Thanks in advance for any insight.

1 Like

Hi @Lichen!

Good observation, what you did should have worked (and certainly has worked in the past).

Just to check how other programs treat it, could you run:

mktemp -u

in the same context as your command (post env-var setting)?

What's weird about this is we are just using Python's standard library ( tempfile.mkdtemp) to resolve the temp dir, so I really don't have a good suggestion yet.

Thank you!

Here is the output from running 'mktemp -u':

+ mktemp -u
/panfs/jpshaffer/tmp2/tmp.yxYnLJPmXa

Thanks again!

1 Like

Well darn, that looks perfect.

Are you running these commands through a queue-ing system, and if so, was the mktemp also run through the same queue-ing system?

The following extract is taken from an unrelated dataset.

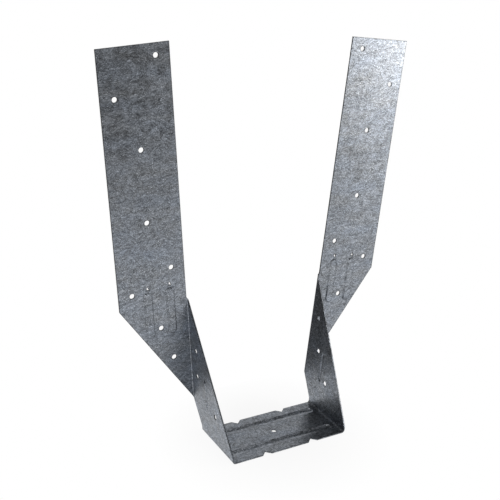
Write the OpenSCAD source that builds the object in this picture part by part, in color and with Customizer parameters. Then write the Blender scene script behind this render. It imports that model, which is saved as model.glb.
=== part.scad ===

Yes, the error is from running on a queue-ing system. However, the 'mktemp -u' test I just performed was in an interactive job on the same system. I have just kicked off a new job in the queue-ing system as the initial job that failed, including the 'mktemp -u' test, and will follow up once that fails or completes.

Thanks again!

2 Likes

Hey @Lichen,

Just wanted to check if you found the source of the issue?

Thanks!
-Evan

Thank you! It looks like our /tmp/ was cleaned up, and the job was able to complete based on that generating enough available space. Bummer! I was hoping to reproduce the problem. I will be sure to re-post if it comes up again, but let me know if you'd like to investigate further.

Hi Justin and Evan,
we also had trouble executing our standard SLURM qiime2-2023.2 scripts on our HPC system. Our solution was to empty the TMPDIR prior to any executions by including something like this in the bash script (before activating, running and deactivating the conda qiime2-2023.2 environment):

#!/bin/bash

#SBATCH --job-name=qiime2
#SBATCH --cpus-per-task=2
#SBATCH --output=log/qiime2-%j.out
#SBATCH --error=log/qiime2-%j.err

hostname
rm -r $TEMP/qiime2

Maybe it is of any applicability to you or other QIIME2 users...

1 Like

Hi @Mechah,

That's a good workaround, but it's definitely not our goal to need such a thing.
Would you be able to share any details about what specifically wasn't working?

Perhaps there's something we could be doing better here.